Villers also resists the sentimental answer. Charlotte is not triumphant in any simple way. The background is too exposed, the window too damaged, the viewer too implicated. The painting does not say that artistic recognition solves the conditions under which it is granted. It says that recognition arrives with scrutiny. To be seen as an artist is to gain presence, but also to become vulnerable to misreading, interruption, and appropriation.
That is the force of the direct gaze. Charlotte looks as if she has heard us enter, but not as if she has surrendered the room. Her posture keeps the scene balanced between invitation and refusal. The drawing board remains in her possession. The window admits the world, but it does not erase the studio. Villers's achievement is to make those tensions visible without turning them into allegory. The painting stays intimate and specific: a person, a board, a chair, a window, a crack in the glass.
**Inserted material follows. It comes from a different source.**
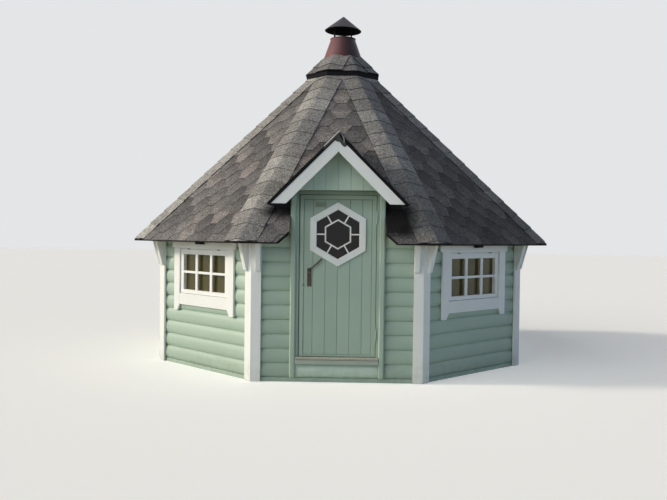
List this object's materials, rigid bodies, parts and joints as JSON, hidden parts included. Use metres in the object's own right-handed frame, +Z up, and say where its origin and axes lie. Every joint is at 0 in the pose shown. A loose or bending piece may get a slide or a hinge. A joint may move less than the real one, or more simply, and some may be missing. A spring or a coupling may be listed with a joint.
{
  "type": "grill cabin",
  "caption": "Octagonal log grill cabin with a steep shingled roof, smoke cap, small windows and a hinged front door under a dormer.",
  "frame": {"origin": "centre of the octagonal plan, on the ground under the base frame", "axes": "+Z up; the door faces -Y; +X to the right as seen from in front of the door"},
  "size_m": [4.7, 4.7, 4.23],
  "materials": {
    "green_paint": "satin paint",
    "white_paint": "satin paint",
    "bitumen_shingle": "mineral granules",
    "treated_timber": "rough sawn",
    "raw_timber": "sawn",
    "floor_boards": "planed",
    "weathered_timber": "weathered",
    "brown_coated_steel": "satin",
    "dark_coated_steel": "satin",
    "window_glass": "clear",
    "black_plastic": "matte",
    "painted_steel": "satin paint",
    "rusty_steel": "rusty",
    "black_steel": "matte"
  },
  "bodies": {
    "hut": {"front_wall_left": "green_paint", "front_wall_right": "green_paint", "doorstep_log": "green_paint", "wall_front_right": "green_paint", "wall_right": "green_paint", "wall_back_right": "green_paint", "wall_back": "green_paint", "wall_back_left": "green_paint", "wall_left": "green_paint", "wall_front_left": "green_paint", "door_frame": "green_paint", "door_pilasters": "green_paint", "gable_panel": "green_paint", "dormer_cheeks": "green_paint", "corner_boards": "white_paint", "eave_brackets": "white_paint", "bargeboards": "white_paint", "window_casings": "white_paint", "window_sashes": "white_paint", "roof_front": "bitumen_shingle", "roof_front_right": "bitumen_shingle", "roof_right": "bitumen_shingle", "roof_back_right": "bitumen_shingle", "roof_back": "bitumen_shingle", "roof_back_left": "bitumen_shingle", "roof_left": "bitumen_shingle", "roof_front_left": "bitumen_shingle", "dormer_roof_left": "bitumen_shingle", "dormer_roof_right": "bitumen_shingle", "roof_cap": "bitumen_shingle", "base_frame": "treated_timber", "floor_joists": "raw_timber", "top_ring": "raw_timber", "floor": "floor_boards", "threshold": "weathered_timber", "chimney_cone": "brown_coated_steel", "chimney_hat": "dark_coated_steel", "window_glass": "window_glass", "window_lamps": "black_plastic", "frame_hinges": "painted_steel"},
    "door": {"door_leaf": "green_paint", "hex_frame": "white_paint", "hex_muntins": "white_paint", "hex_glass": "window_glass", "door_hinges": "painted_steel", "handle_plate": "rusty_steel"},
    "lever": {"door_lever": "black_steel"}
  },
  "joints": [
    {"name": "door_hinge", "type": "hinge", "parent": "hut", "child": "door", "pos_m": [0.3865, -2.078, 0], "axis": [0, 0, 1], "range_deg": [0, 90]},
    {"name": "lever_pivot", "type": "hinge", "parent": "door", "child": "lever", "pos_m": [-0.281, -2.07, 1.131], "axis": [0, 1, 0], "range_deg": [0, 40], "stiffness_Nm_per_rad": 1, "springref_deg": -20.05}
  ]
}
More than two centuries later, the picture still feels startling because it refuses the easy category of "accomplished young woman." It shows accomplishment as a contested state. The sitter's skill is present, but partly hidden; her face is available, but not passive; the studio is bright, but not secure. Villers made a polished portrait that behaves like an argument. Its beauty is inseparable from its unease.
Sources
- The Metropolitan Museum of Art Collection API, object 437903.
- Fashion History Timeline, "1801 - Marie-Denise Villers, Marie Josephine Charlotte du Val d'Ognes".
- Journal18, Anne Higonnet, "Through a Louvre Window".
- The Public Domain Review, "Marie-Denise Villers's Portrait of Charlotte du Val d'Ognes, or Young Woman Drawing (1801)".